The exercise: Quote the whole listing word for word, please.

:::

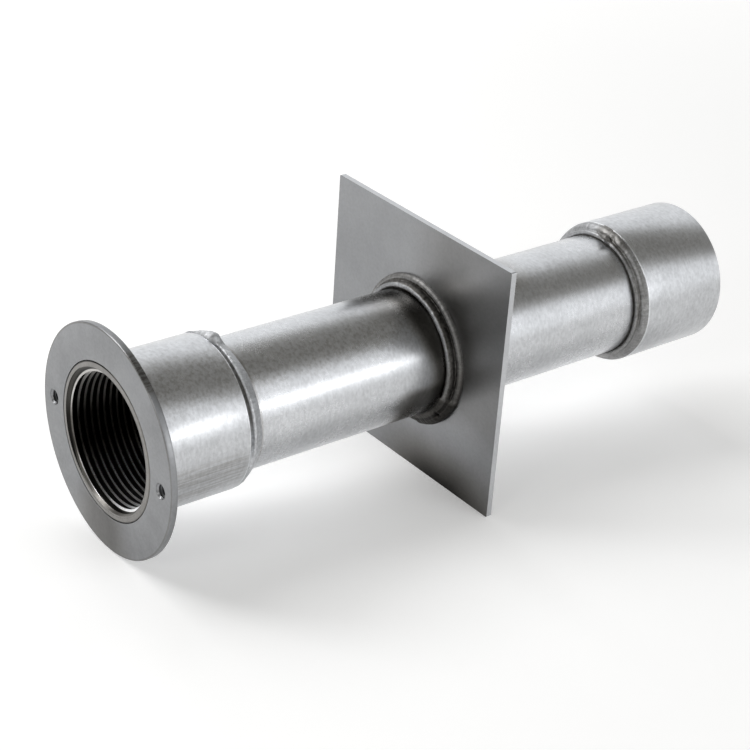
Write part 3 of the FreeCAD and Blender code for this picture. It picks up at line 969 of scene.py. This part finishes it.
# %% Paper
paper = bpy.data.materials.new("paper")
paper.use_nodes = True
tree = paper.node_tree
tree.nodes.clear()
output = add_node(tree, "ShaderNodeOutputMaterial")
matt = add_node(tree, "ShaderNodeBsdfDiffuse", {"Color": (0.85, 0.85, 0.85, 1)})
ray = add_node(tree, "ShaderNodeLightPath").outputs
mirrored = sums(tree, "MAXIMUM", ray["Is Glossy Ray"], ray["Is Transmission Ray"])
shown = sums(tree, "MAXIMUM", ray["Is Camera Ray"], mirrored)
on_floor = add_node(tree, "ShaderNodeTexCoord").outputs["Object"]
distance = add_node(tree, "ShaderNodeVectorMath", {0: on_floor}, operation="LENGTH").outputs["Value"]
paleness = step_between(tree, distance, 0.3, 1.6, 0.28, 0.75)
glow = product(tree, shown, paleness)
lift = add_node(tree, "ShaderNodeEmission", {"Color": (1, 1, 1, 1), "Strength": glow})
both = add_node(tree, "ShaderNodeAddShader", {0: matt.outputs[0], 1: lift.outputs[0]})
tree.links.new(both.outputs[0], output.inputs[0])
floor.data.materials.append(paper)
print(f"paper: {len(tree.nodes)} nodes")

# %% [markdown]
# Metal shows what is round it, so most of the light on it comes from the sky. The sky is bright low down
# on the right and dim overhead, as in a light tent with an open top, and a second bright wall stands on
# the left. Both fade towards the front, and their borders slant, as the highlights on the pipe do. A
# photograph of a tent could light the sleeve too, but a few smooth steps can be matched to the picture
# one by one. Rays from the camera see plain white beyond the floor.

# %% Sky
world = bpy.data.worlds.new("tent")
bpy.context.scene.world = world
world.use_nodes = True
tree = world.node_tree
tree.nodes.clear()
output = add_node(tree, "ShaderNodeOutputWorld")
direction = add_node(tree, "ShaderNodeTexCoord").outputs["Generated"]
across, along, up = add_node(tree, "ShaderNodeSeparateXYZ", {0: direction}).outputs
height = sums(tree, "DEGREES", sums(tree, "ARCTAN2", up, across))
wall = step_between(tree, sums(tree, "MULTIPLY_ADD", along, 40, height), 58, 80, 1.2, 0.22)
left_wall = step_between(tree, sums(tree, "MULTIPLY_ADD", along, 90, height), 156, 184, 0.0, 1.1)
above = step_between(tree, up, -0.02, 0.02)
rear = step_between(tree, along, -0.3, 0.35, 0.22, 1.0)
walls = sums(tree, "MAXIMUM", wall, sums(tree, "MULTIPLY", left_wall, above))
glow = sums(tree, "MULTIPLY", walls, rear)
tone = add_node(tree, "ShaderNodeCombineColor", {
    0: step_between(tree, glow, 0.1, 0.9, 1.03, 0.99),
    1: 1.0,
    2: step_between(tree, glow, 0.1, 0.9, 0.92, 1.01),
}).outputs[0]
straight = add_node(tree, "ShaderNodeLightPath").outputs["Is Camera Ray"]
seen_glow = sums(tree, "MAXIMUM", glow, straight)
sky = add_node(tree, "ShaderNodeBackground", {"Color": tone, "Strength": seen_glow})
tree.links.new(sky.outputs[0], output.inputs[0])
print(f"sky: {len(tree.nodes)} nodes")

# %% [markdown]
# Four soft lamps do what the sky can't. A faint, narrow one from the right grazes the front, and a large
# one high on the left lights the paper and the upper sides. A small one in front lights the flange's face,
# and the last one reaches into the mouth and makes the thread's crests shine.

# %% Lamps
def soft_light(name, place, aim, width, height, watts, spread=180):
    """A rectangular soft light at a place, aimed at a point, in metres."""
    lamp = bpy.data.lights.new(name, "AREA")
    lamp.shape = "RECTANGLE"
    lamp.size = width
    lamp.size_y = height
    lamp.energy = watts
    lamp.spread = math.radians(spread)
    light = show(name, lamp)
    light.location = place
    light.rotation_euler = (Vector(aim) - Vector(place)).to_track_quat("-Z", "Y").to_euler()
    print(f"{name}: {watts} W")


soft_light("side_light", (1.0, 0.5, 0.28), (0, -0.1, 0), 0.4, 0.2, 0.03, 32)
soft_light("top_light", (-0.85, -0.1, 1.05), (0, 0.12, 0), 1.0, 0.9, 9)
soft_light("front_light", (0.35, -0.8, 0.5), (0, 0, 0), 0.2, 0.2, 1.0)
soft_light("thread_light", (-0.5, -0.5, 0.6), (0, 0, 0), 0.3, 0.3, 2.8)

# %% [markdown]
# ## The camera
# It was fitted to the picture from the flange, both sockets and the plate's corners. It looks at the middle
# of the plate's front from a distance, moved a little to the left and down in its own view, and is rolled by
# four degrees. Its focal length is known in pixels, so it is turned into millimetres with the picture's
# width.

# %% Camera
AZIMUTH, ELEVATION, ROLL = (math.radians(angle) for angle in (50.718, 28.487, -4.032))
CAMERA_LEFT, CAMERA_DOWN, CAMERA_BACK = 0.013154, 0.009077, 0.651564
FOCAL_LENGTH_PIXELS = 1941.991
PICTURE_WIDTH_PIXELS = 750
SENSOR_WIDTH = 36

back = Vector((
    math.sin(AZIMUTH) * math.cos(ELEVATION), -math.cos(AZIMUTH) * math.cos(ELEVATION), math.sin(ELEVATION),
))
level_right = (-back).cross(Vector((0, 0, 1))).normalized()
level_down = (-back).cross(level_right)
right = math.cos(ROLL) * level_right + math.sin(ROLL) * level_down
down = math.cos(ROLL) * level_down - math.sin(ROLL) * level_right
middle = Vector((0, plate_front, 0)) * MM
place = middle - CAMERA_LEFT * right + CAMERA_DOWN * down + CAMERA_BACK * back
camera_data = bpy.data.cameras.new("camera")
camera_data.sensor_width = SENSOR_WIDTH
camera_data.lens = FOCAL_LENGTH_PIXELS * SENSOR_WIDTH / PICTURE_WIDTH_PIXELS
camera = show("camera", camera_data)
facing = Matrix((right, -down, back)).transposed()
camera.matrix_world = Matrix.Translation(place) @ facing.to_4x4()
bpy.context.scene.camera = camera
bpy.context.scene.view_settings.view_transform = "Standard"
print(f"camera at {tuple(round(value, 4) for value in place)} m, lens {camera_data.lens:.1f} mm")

:::

In response:
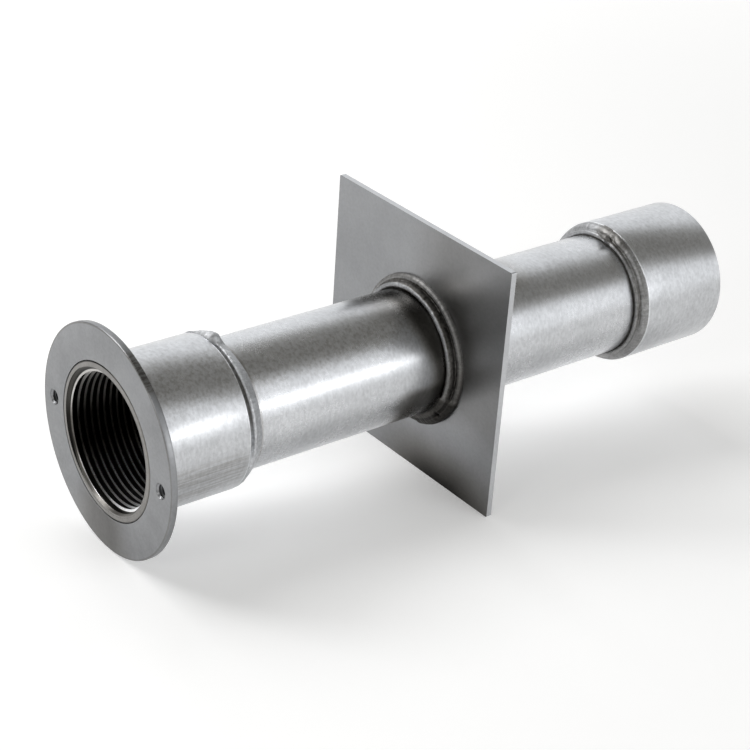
Write part 3 of the FreeCAD and Blender code for this picture. It picks up at line 969 of scene.py. This part finishes it.
# %% Paper
paper = bpy.data.materials.new("paper")
paper.use_nodes = True
tree = paper.node_tree
tree.nodes.clear()
output = add_node(tree, "ShaderNodeOutputMaterial")
matt = add_node(tree, "ShaderNodeBsdfDiffuse", {"Color": (0.85, 0.85, 0.85, 1)})
ray = add_node(tree, "ShaderNodeLightPath").outputs
mirrored = sums(tree, "MAXIMUM", ray["Is Glossy Ray"], ray["Is Transmission Ray"])
shown = sums(tree, "MAXIMUM", ray["Is Camera Ray"], mirrored)
on_floor = add_node(tree, "ShaderNodeTexCoord").outputs["Object"]
distance = add_node(tree, "ShaderNodeVectorMath", {0: on_floor}, operation="LENGTH").outputs["Value"]
paleness = step_between(tree, distance, 0.3, 1.6, 0.28, 0.75)
glow = product(tree, shown, paleness)
lift = add_node(tree, "ShaderNodeEmission", {"Color": (1, 1, 1, 1), "Strength": glow})
both = add_node(tree, "ShaderNodeAddShader", {0: matt.outputs[0], 1: lift.outputs[0]})
tree.links.new(both.outputs[0], output.inputs[0])
floor.data.materials.append(paper)
print(f"paper: {len(tree.nodes)} nodes")

# %% [markdown]
# Metal shows what is round it, so most of the light on it comes from the sky. The sky is bright low down
# on the right and dim overhead, as in a light tent with an open top, and a second bright wall stands on
# the left. Both fade towards the front, and their borders slant, as the highlights on the pipe do. A
# photograph of a tent could light the sleeve too, but a few smooth steps can be matched to the picture
# one by one. Rays from the camera see plain white beyond the floor.

# %% Sky
world = bpy.data.worlds.new("tent")
bpy.context.scene.world = world
world.use_nodes = True
tree = world.node_tree
tree.nodes.clear()
output = add_node(tree, "ShaderNodeOutputWorld")
direction = add_node(tree, "ShaderNodeTexCoord").outputs["Generated"]
across, along, up = add_node(tree, "ShaderNodeSeparateXYZ", {0: direction}).outputs
height = sums(tree, "DEGREES", sums(tree, "ARCTAN2", up, across))
wall = step_between(tree, sums(tree, "MULTIPLY_ADD", along, 40, height), 58, 80, 1.2, 0.22)
left_wall = step_between(tree, sums(tree, "MULTIPLY_ADD", along, 90, height), 156, 184, 0.0, 1.1)
above = step_between(tree, up, -0.02, 0.02)
rear = step_between(tree, along, -0.3, 0.35, 0.22, 1.0)
walls = sums(tree, "MAXIMUM", wall, sums(tree, "MULTIPLY", left_wall, above))
glow = sums(tree, "MULTIPLY", walls, rear)
tone = add_node(tree, "ShaderNodeCombineColor", {
    0: step_between(tree, glow, 0.1, 0.9, 1.03, 0.99),
    1: 1.0,
    2: step_between(tree, glow, 0.1, 0.9, 0.92, 1.01),
}).outputs[0]
straight = add_node(tree, "ShaderNodeLightPath").outputs["Is Camera Ray"]
seen_glow = sums(tree, "MAXIMUM", glow, straight)
sky = add_node(tree, "ShaderNodeBackground", {"Color": tone, "Strength": seen_glow})
tree.links.new(sky.outputs[0], output.inputs[0])
print(f"sky: {len(tree.nodes)} nodes")

# %% [markdown]
# Four soft lamps do what the sky can't. A faint, narrow one from the right grazes the front, and a large
# one high on the left lights the paper and the upper sides. A small one in front lights the flange's face,
# and the last one reaches into the mouth and makes the thread's crests shine.

# %% Lamps
def soft_light(name, place, aim, width, height, watts, spread=180):
    """A rectangular soft light at a place, aimed at a point, in metres."""
    lamp = bpy.data.lights.new(name, "AREA")
    lamp.shape = "RECTANGLE"
    lamp.size = width
    lamp.size_y = height
    lamp.energy = watts
    lamp.spread = math.radians(spread)
    light = show(name, lamp)
    light.location = place
    light.rotation_euler = (Vector(aim) - Vector(place)).to_track_quat("-Z", "Y").to_euler()
    print(f"{name}: {watts} W")


soft_light("side_light", (1.0, 0.5, 0.28), (0, -0.1, 0), 0.4, 0.2, 0.03, 32)
soft_light("top_light", (-0.85, -0.1, 1.05), (0, 0.12, 0), 1.0, 0.9, 9)
soft_light("front_light", (0.35, -0.8, 0.5), (0, 0, 0), 0.2, 0.2, 1.0)
soft_light("thread_light", (-0.5, -0.5, 0.6), (0, 0, 0), 0.3, 0.3, 2.8)

# %% [markdown]
# ## The camera
# It was fitted to the picture from the flange, both sockets and the plate's corners. It looks at the middle
# of the plate's front from a distance, moved a little to the left and down in its own view, and is rolled by
# four degrees. Its focal length is known in pixels, so it is turned into millimetres with the picture's
# width.

# %% Camera
AZIMUTH, ELEVATION, ROLL = (math.radians(angle) for angle in (50.718, 28.487, -4.032))
CAMERA_LEFT, CAMERA_DOWN, CAMERA_BACK = 0.013154, 0.009077, 0.651564
FOCAL_LENGTH_PIXELS = 1941.991
PICTURE_WIDTH_PIXELS = 750
SENSOR_WIDTH = 36

back = Vector((
    math.sin(AZIMUTH) * math.cos(ELEVATION), -math.cos(AZIMUTH) * math.cos(ELEVATION), math.sin(ELEVATION),
))
level_right = (-back).cross(Vector((0, 0, 1))).normalized()
level_down = (-back).cross(level_right)
right = math.cos(ROLL) * level_right + math.sin(ROLL) * level_down
down = math.cos(ROLL) * level_down - math.sin(ROLL) * level_right
middle = Vector((0, plate_front, 0)) * MM
place = middle - CAMERA_LEFT * right + CAMERA_DOWN * down + CAMERA_BACK * back
camera_data = bpy.data.cameras.new("camera")
camera_data.sensor_width = SENSOR_WIDTH
camera_data.lens = FOCAL_LENGTH_PIXELS * SENSOR_WIDTH / PICTURE_WIDTH_PIXELS
camera = show("camera", camera_data)
facing = Matrix((right, -down, back)).transposed()
camera.matrix_world = Matrix.Translation(place) @ facing.to_4x4()
bpy.context.scene.camera = camera
bpy.context.scene.view_settings.view_transform = "Standard"
print(f"camera at {tuple(round(value, 4) for value in place)} m, lens {camera_data.lens:.1f} mm")